Tatiana acredita que os indícios dessa reação estejam explícitos no documento “Uma ponte para o futuro”, apresentado pelo PMDB. “Na verdade está mais para ‘Uma ponte para o abismo’. É assustador. Na verdade, nem parece ter sido feito pelo PMDB, está muito bem feito para o padrão deles. Parece ter sido feito por economistas liberais, provavelmente do Insper”, avalia.
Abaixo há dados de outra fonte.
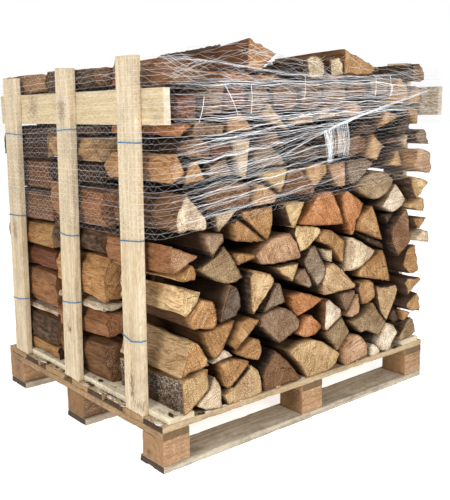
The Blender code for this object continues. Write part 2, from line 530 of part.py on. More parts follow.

De acordo com a presidente da Adufrj, as propostas do plano pemedebista tiram poder do presidencialismo e reduzem a discricionariedade da ação do chefe de governo, em prol da ortodoxia liberal. “Não estou dizendo que a política econômica atual seja boa. Mas, as propostas encampadas pelo PMDB desvinculam receitas que devem ser destinadas à Saúde e à Educação. A visão desse grupo é que a universidade deva ser paga por quem possa pagar. Um modelo de política e economia baseado na solidariedade, e não na concorrência, está sob ataque”, alerta a docente.
“Não estou otimista. Acho que as forças da ortodoxia são ainda mais fortes do que imaginamos. Quando lemos esses documentos vemos que são pessoas muito articuladas, muito competentes, com produção de artigos para think tanks (instituições dedicadas a difundir conhecimento específico de modo a pautar o debate político em torno dessas ideias), sendo capazes de influenciar mídia, Judiciário e opinião pública”, lamenta a professora.
O argumento de Tatiana foi reiterado pelos demais debatedores. Citando pesquisa feita pelo grupo de estudos “Matrizes Autoritárias do Processo Penal Brasileiro”, o qual coordena, o professor Geraldo Prado relatou que houve 22 casos de impeachment na América do Sul. “A sua maioria, com o impedimento de governos populares, de esquerda. Isso é uma fenomenologia”, observa o ex-magistrado.
Para Ronaldo Cramer, o Judiciário e a grande imprensa assumiram o papel oposicionista que caberia à política partidária. “A oposição está agachada, se vê sem legitimidade, até porque também está implicada em denúncias e investigações. Por isso, o Judiciário entra em cena, inflamado pela mídia, em um jogral, no qual ambos se alternam no ataque ao governo. Essa é a oposição à democracia”, critica o vice-presidente da OAB-RJ.